Approx. 16% of Ruc words are compounds while 84% are simple words according to a 1996 analysed corpus data.

====Reduplication====
Like other Vietic languages, reduplication in Ruc can be either full reduplication (monomorphemic words) or segment alternation (with polymorphemic roots). For examples,

pu35 (‘to suckle’) → pu³⁵ pu³⁵ (‘to be suckling’)

lɛɲ¹ (‘up’) → lɛɲ¹ lɤaw⁴ (‘agile’)

kərɓeːŋ → kərɓeːŋ¹ kərɓiːt² (‘to hang about’)

====Derivational affixation====
Affixation in Ruc creates lexicalized forms of words utilizing prefixes and infixes, while suffixes are almost lacking.

The causative prefix pa- and infix -a- turn an intransitive verb into a transitive verb. For examples,

(a) kun⁴ (‘afraid’) → pakun⁴ (‘threaten’)

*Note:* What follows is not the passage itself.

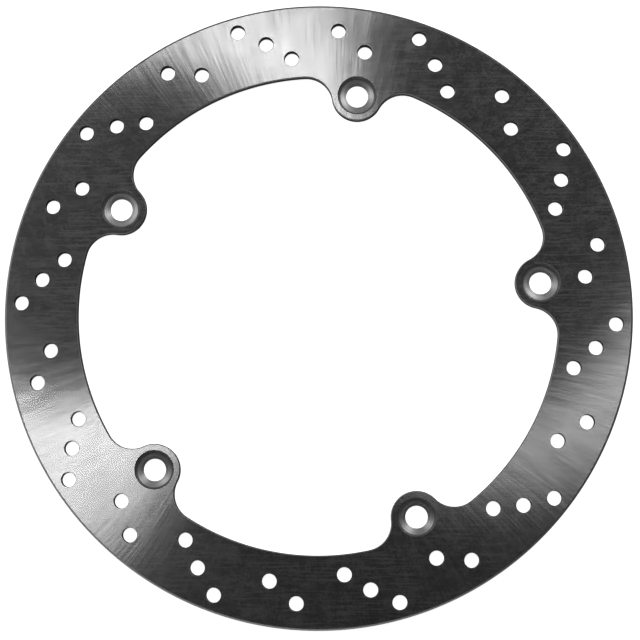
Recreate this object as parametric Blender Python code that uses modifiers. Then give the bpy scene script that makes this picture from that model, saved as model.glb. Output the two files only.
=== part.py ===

kɯcit³ (‘to die’) → kacit³ (‘to kill’)

The causative resultative prefix pa- is a homonym:

rɯmɛk³ (‘cool’) → parɯmɛk³ (‘to cool (something)’)

The nominalizing infixes -n- and -r- make a noun from a verb:

tʰut (‘to stop up’) → tanut³ (‘stopper’)

səp³ (‘to cover’) → sanəp³ (‘a blanket’)

The quantifying prefix mu- turns numerals into measuring units.

hal¹ (‘two’) → muhal¹ (‘two-finger span’)

Ruc has historical traces of a stative prefix on a number of adjectives but their word roots have largely eroded, leaving disyllabic adjectives with unanalyzable prefixes.

==Vocabulary==
In term of basic vocabulary, Ruc shares 52% with Vietnamese, 92% with May, 98% with Sach, and around 33~37% with Katuic languages. Ruc also has few loan words originated from Old Chinese, mostly in disyllabic form.